結局のところ、ミノルタX-1やペンタックスLXではダメな理由なんて無いのですが、プロの目で見た時、仕事の現場で必要なものが装備されてなかったり、反対に必要じゃないものにこだわってたりするところが選んでもらえなかった理由じゃないでしょうか。
投稿: よもかめ亭主 | 2025年2月 3日 (月) 09時46分
> キャノンは広告関係が多かったのはカラーバランスが
> 統一されていたからだと言われてました。
これは聞いたことがあります。プロがレンズに求めるものはアマチュアとはまた違うのでしょうね。

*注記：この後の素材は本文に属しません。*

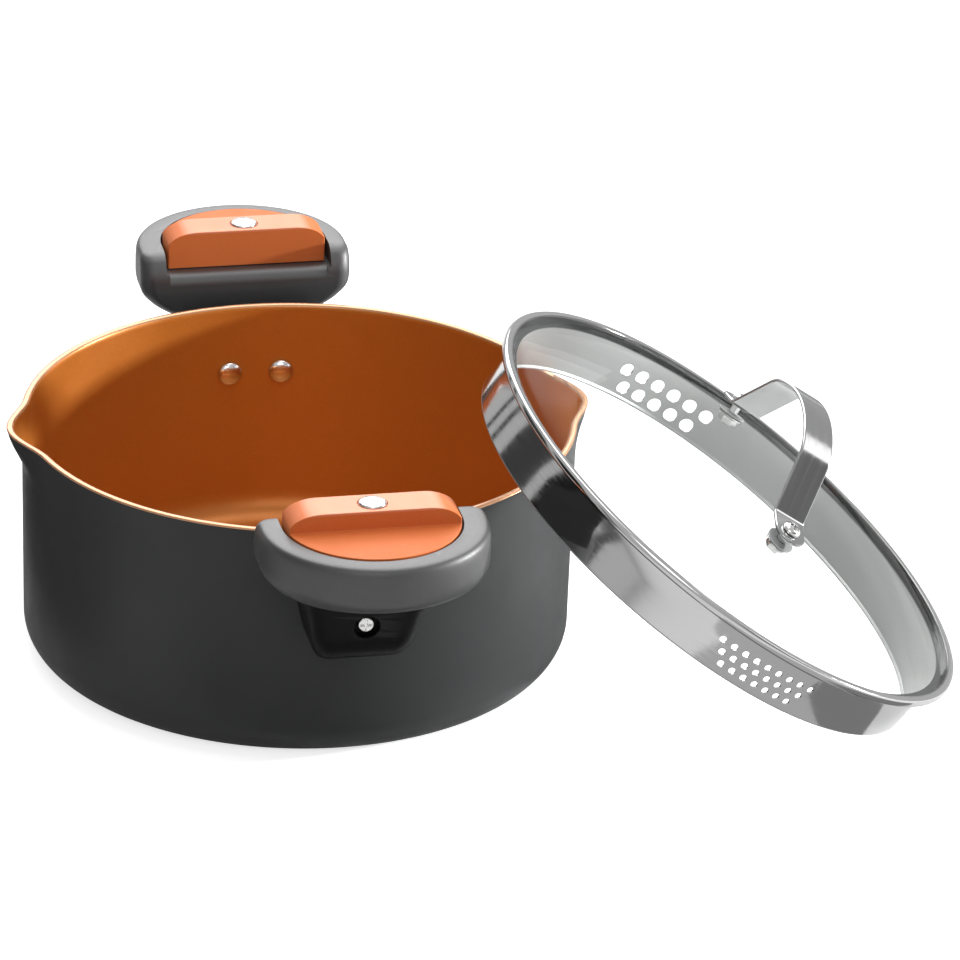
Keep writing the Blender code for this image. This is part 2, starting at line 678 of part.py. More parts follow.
def make_lid_screw(name, place):
    """Round cross-head screw from above the strap to below the glass."""
    low = under_glass()[3]
    seat = STRAP_SEAT + STRAP_THICKNESS + GAP
    head = arc(0, seat + 0.0005, LID_SCREW_HEAD, LID_SCREW_RISE, 0, 90, 3)
    profile = [(0, low), (LID_SCREW_RADIUS, low), (LID_SCREW_RADIUS, seat), (LID_SCREW_HEAD, seat)]
    profile += head[:-1] + [(0, head[-1][1])]
    screw = lathe(name, profile, turns(16), place)
    return cut(screw, cross(0.0024, 0.0005, seat + 0.0011, place))


def make_lid_fixings(place):
    seal, steel, nut, _ = under_glass()
    bore = LID_SCREW_RADIUS + GAP
    for side, tag in ((1, "a"), (-1, "b")):
        foot = foot_place(place, side)
        washer("lid_pad_" + tag, bore, PAD_RADIUS, GAP, STRAP_SEAT - GAP, 18, foot, "rubber")
        washer("lid_seal_" + tag, bore, SEAL_RADIUS, seal[1], seal[0], 18, foot, "rubber")
        washer("lid_washer_" + tag, bore, LID_WASHER_RADIUS, steel[1], steel[0], 18, foot)
        hex_nut("lid_nut_" + tag, bore, LID_NUT_CORNER, nut[1], nut[0], foot)
        make_lid_screw("lid_screw_" + tag, foot)


def main():
    clear_scene()
    make_pot()
    make_handle(-1, "front")
    make_handle(1, "back")
    place = lid_place()
    make_band(place)
    make_glass(place)
    make_strap(place)
    make_lid_fixings(place)
    bpy.context.view_layer.update()


main()
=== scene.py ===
"""Looks of a pasta pot with its strainer lid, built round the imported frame. Metres, Z up.
The pot stands on Z = 0 with its axis on Z and its spouts along X; the handles are on -Y and +Y.
The lid leans beside the pot on +X, and its pieces are made in the lid's own frame."""

import json
import math

import bmesh
import bpy
from mathutils import Matrix, Vector

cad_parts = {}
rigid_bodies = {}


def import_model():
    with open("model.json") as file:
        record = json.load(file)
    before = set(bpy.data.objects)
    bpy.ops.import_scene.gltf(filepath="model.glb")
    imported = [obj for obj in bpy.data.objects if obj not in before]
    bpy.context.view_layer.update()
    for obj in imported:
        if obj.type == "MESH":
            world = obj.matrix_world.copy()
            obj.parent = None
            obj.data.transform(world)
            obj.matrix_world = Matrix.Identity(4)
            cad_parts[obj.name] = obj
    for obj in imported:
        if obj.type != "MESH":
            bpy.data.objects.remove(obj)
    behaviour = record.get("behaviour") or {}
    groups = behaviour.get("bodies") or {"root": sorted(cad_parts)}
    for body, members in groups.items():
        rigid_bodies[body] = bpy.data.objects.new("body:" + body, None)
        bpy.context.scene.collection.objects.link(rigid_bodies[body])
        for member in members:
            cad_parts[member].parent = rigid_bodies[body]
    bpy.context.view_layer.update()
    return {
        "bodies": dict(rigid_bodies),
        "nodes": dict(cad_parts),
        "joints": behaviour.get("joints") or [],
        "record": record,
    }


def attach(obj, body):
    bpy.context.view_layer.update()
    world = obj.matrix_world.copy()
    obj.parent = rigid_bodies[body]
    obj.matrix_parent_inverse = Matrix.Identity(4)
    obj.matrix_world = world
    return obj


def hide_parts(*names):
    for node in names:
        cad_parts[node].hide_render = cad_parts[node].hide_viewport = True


SMOOTH_ANGLE = math.radians(35)
POLE_RADIUS = 1e-9

# Sides of the round shapes
POT_SIDES = 288
LID_SIDES = 300
GLASS_SIDES = 180
KNOB_SIDES = 128
FASTENER_SIDES = 64
BORE_SIDES = 48

# How far a cutter reaches past what it cuts
CUTTER_PAST = 0.002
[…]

> 中判カメラではペンタックスはマミヤ、フジと並んで
> プロで使ってる方は結構多かったですよ。
言われてみればペンタックスは中判も作ってました。LXしか「プロ向け」がなかったわけじゃないですね。
> プロの使用者が多かったのはプロの場合、
> 師匠が使っていたブランドのカメラを自分も使う
> ケースが多かったからではないかと思います。
これは気づきませんでした。師匠から弟子へと受け継がれていくわけですね。むしろわざわざメーカーを変えるとしたら明確な理由が必要なのだと想像します。
> (4)についてはプロっぽく見られたいのはアマチュアの方では
> ないでしょうか。クライアントへ与える安心感は撮った
> 写真で信頼に変わりますから、そこに機材の良し悪しは
> 関係ないと思います。
言われてみれば昔、月刊カメラマンとかの個人広告欄に「キヤノンのプロストラップ○○円で買います」とか出ていました。ストラップで写真を撮るんじゃないでしょうに。
> プロの目で見た時、仕事の現場で必要なものが装備されて
> なかったり、反対に必要じゃないものにこだわってたり
> するところが選んでもらえなかった理由じゃないでしょうか。
納得いきました。わざわざお答えいただきありがとうございました。